Welcome to Abu Halen.

If you listen real heard, you can actually hear the good times roll. Or at least limp. Maybe crawl.

Golden Al

People have really strong feelings about buffet restaurants. Like, some people get mad when you're trying to decide where to go out to eat and you suggest something like Chuck-O-Rama. They're all, "Hmph." And you're like, "Dude, 'hmph' isn't even a word. It's got no vowels." And you're kind of annoyed because they're all acting like they're too good for Chuck-O-Rama. Like they only go to classy restaurants with woody, sylvan names like "The Pine Lodge" or maybe aquatic names like "Swift Eddies" (that would be kind of a cool name for a used car lot, too, or maybe a pawn shop) or foreign sounding names, like "Le Pizzazzio del Bueno Fjord" (I don't really know very many foreign languages).

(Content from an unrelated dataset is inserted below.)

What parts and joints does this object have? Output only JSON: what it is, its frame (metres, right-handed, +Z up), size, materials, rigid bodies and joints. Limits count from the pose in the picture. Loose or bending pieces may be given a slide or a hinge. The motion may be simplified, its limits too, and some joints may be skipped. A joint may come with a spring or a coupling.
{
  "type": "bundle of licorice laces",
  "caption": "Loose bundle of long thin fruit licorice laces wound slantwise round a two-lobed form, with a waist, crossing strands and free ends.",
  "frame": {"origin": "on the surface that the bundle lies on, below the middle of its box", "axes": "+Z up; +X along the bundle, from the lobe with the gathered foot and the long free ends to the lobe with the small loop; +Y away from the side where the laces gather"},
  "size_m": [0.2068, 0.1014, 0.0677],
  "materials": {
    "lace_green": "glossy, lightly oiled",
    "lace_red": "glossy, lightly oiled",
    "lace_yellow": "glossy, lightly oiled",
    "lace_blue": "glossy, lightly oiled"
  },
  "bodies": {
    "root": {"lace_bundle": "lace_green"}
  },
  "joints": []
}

Other people are all over buffet restaurants. Most of these people are over 75 years old or wear coveralls with their name embroidered over the left breast pocket. There are seriously shuttle buses that run between rest homes and Golden Corral. And, I'm not going to lie, I really look forward to the day when I can wake up at 3:45 a.m. and catch a bus to the buffet counter, eat breakfast while staring blankly at my distorted reflection in the shaft of my walker, ride back to my room overlooking the Circuit City parking lot and try to remember my name for a few hours, then catch the bus back to Golden Al (some of the neon lights are out) for a bowl of applesauce, then go back home in time to sit on a bench in the lobby and make weak and harmless passes at the young female care workers as they walk by while my wife smacks me half-heartedly in the back of the head with her cane and calls me "Jared" because she can't recall if she married me or that other guy she had the hots for back when she had estrogen.

I'm not going to lie, I just talked myself out of wanting to live in a rest home.